Similarly, under the New York Domestic Relations Law, a married couple may file a legal action for separation for any one or more of several reasons, including adultery and abandonment. N.Y. Domestic Relations Law § 200. Alternatively, New York law also recognizes a legal separation where the parties enter into a written separation agreement. See id. § 170(6) (permitting divorce through provision of “a written agreement of separation, subscribed by the parties thereto and acknowledged or proved in the form required to entitle a deed to be recorded,” among other conditions); see also Schine v. Schine, 31 N.Y.2d 113, 116, 335 N.Y.S.2d 58, 60, 286 N.E.2d 449, 450 (N.Y.1972). Neither Mario nor Eduviges sought a separation decree or entered into a written separation agreement. See Mario Dep. Tr. at 24:15-22 (“Q: But you never divorced? A: Never. Why? I love her. Q: Did you ever have a legal separation? A: I never knew anybody that separated and got a legal separation unless you are not going to be together, unless you divorce.”); id. at 37:18-21 (“Q: So you never filed for a legal separation? A: No, I never field for a legal separation.”); see also Eduviges Dep. Tr. at 25 (“Ms. Dawgert: And did you ever consider getting a legal separation from your husband? The Witness: No.”); Hr’g Tr. at 56:15-19. According to Mario, their separations were always informal, albeit somewhat frequent, events. See id. at 23:11-19 (“I like the street so every time we got a fight, she goes, and sometimes I am not with her for a year, then we get back together, go ‘Sweetheart,’ get her some roses, then we get back together and we separate again because I have been messing with another woman. I did this all my life. Lately, though, we are back together.”) Under New York law, such informal agreements do not establish “legal separation” sufficient to establish derivative citizenship. Bñssett, 363 F.3d at 132.

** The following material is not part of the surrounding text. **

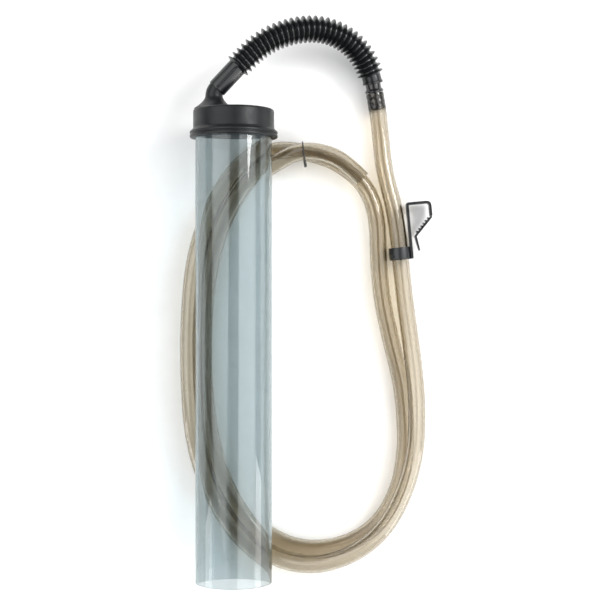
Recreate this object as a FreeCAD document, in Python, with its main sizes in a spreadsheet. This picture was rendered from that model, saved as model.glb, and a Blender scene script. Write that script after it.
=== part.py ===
import FreeCAD, Part
import Sketcher
import math
import os
import re

# Gravel vacuum siphon for an aquarium, lying on its back: a clear intake tube with a
# cap and elbow, a corrugated hose, a barbed adapter and a coiled drain hose with its clip.
# +X is to the hose's side, +Y runs along the tube from its mouth to its cap, +Z is up.
# The origin is the centre of the tube's open mouth.  Lengths are in millimetres.

Vector = FreeCAD.Vector
Rotation = FreeCAD.Rotation
Placement = FreeCAD.Placement

doc = FreeCAD.newDocument("gravel_siphon")
sheet = doc.addObject("Spreadsheet::Sheet", "Sizes")

SIZES = {
    # the surface that the coil lies on, below the tube's axis
    "floor_drop": 44.8,
    # how far a solid runs into the one it is joined to, and a cutter past what it cuts
    "lap": 1.0,
    # intake tube
    "tube_r": 30.5,
    "tube_bore_r": 28.7,
    "tube_length": 369.7,
    "tube_seat_r": 29.0,
    "tube_seat_depth": 19.7,
    # cap
    "cap_top": 375.6,
    "cap_bottom": 353.0,
    "cap_r": 32.2,
    "cap_bore_r": 30.56,
    "cap_bore_top": 369.9,
    "cap_inside_r": 28.6,
    "cap_plate": 2.4,
    "cap_edge_round": 2.0,
    "rim_r": 34.9,
    "rim_height": 5.1,
    "rim_slope": 1.7,
    "rim_groove": 0.5,
    "groove_low": 2.05,
    "groove_high": 3.55,
    # elbow on the cap, off centre
    "elbow_x": -15.6,
    "elbow_r": 6.8,
    "elbow_bore_r": 4.6,
    "elbow_bend_y": 386.6,
    "elbow_bend_r": 8.0,
    "elbow_turn": 42.5,
    "spigot_r": 6.2,
    "spigot_length": 16.0,
    "flare_r": 16.0,
    "flare_mid_r": 10.6,
    "flare_low": 5.4,
    "flare_high": 6.6,
    # priming valve's chamber under the cap's plate
    "chamber_r": 10.0,
    "chamber_wall": 1.5,
    "chamber_bottom": 359.5,
    "seat_height": 3.0,
    "seat_hole_r": 4.4,
    "seat_lip": 1.0,
    "seat_lip_height": 0.6,
    "hinge_offset": 7.6,
    "hinge_height": 1.9,
    "ear_gap": 5.2,
    "ear_thick": 1.2,
    "pin_r": 0.8,
    "pin_length": 8.0,
    "flap_r": 6.0,
    "flap_thick": 1.2,
    "flap_lift": 0.8,
    "barrel_r": 1.5,
    "barrel_bore_r": 0.85,
    "barrel_length": 4.6,
    # gravel guard and the socket that holds its stalk
    "socket_x": 7.0,
    "socket_r": 3.4,
    "socket_bore_r": 2.05,
    "socket_bottom": 361.0,
    "guard_r": 28.2,
    "guard_ring": 2.0,
    "guard_bottom": 352.2,
    "guard_height": 5.0,
    "slat_thick": 1.8,
    "slat_pitch": 4.7,
    "slat_height": 3.6,
    "stalk_r": 2.0,
    "stalk_top": 369.0,
    "stalk_foot_r": 4.2,
    # corrugated hose: its crests' radius, and a smooth cuff at each end
    "bellows_r": 10.9,
    "cuff_r": 7.75,
    "cuff_length": 23.0,
    "end_cuff_length": 6.6,
    # barbed adapter: two full barbs and a tapered tip
    "adapter_spigot_r": 5.6,
    "adapter_spigot": 9.0,
    "adapter_shoulder_r": 6.2,
    "adapter_shoulder": 4.0,
    "adapter_flange_r": 7.6,
    "adapter_flange": 1.2,
    "adapter_gap": 0.3,
    "adapter_neck": 7.3,
    "adapter_barb_r": 5.45,
    "adapter_root_r": 4.7,
    "adapter_bore_r": 3.5,
    "adapter_reach": 20.8,
    "barb_pitch": 5.0,
    "barb_rise": 3.2,
    "barb_crown": 1.2,
    "barb_tip_rise": 1.2,
    # clear drain hose and its coil of two strands
    "hose_r": 7.0,
    "coil_width": 24.0,
    "coil_height": 25.0,
    "coil_round": 6.0,
    "tube_clearance": 0.3,
    "tube_room_below": 80.0,
    # bucket clip
    "clip_tilt": 5.37,
    "clip_x": 134.7,
    "clip_y": 262.2,
    "clip_height": 9.2,
    "clip_width": 9.0,
    "clip_thick": 2.0,
    "clip_ring_bore_r": 7.08,
    "clip_ring_r": 8.9,
    "clip_ring_length": 10.0,
    "leg_x": 9.5,
    "leg_bottom": -5.0,
    "leg_top": 41.0,
    "side_x": 29.1,
    "side_bottom": 28.8,
    "clip_corner_r": 4.4,
    "jaw_thick": 1.6,
    "jaw_pivot_x": 28.0,
    "jaw_pivot_y": 27.5,
    "jaw_bend_x": 13.9,
    "jaw_bend_y": 13.0,
    "jaw_tail_x": 15.9,
    "jaw_tail_y": 1.4,
    "jaw_tail_thin": 0.7,
    "teeth_margin": 1.6,
    "tooth_height": 1.4,
    "tooth_lean": 0.3,
    "tooth_share": 0.55,
    # twist tie
    "tie_x": 52.5,
    "tie_y": 345.0,
    "tie_wire_r": 0.55,
    "tie_bed": 1.2,
    "tie_bed_length": 2.4,
    "tie_corner_r": 4.0,
    "tie_gap": 0.03,
    "tie_tail": 8.0,
    "tie_tail_r": 0.9,
    "tie_tail_height": 3.0,
    "tie_tail_fall": 1.5,
}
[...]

Accordingly, there is no evidence in the record from which the Court could reasonably conclude that Petitioner’s parents entered into a legal separation. Therefore, Petitioner did not derive citizenship through his father under 8 U.S.C. § 1432(3).
V. Conclusion
Absent any statutory basis for concluding that Petitioner is entitled to derivative citizenship, the Court DENIES Petitioner’s nationality claim.
SO ORDERED.
. Congress enacted the Child Citizenship Act of 2000 to "streamline automatic citizenship for children born abroad ... at least one of whose parents subsequently naturalized as a United States citizen.” In re Rodriguez-Tejedor, 23 I. & N. Dec. 153, 156-57 (BIA 2001) (quoting H.R.Rep. No. 106-852, at 4 (2000)) (internal quotation marks omitted). The Act repealed 8 U.S.C. § 1432 and replaced 8 U.S.C, § 1431 with "a more generous provision.” Id. at 156. The revised provisions do not apply to Petitioner because he was over the age of eighteen when the Act took effect. Id. at 163 (“[I]f an individual ... is over 18 years of age during the validity of the statute now in effect [which entered into effect on February 27, 2001], he cannot meet the material conditions for automatic citizenship.”).
. The Government notes that Mario retained Panamanian domicile during the time he was stationed in California in the early 1980s. Gov't Br. at 8, n. 9 (citing Furman v. Gen. Dynamics Corp., 377 F.Supp. 37, 45 (S.D.N.Y.1974) (“[Military service in no way affects a person’s domicile or permanent residence, in the absence of acts showing an intent to change it.”)).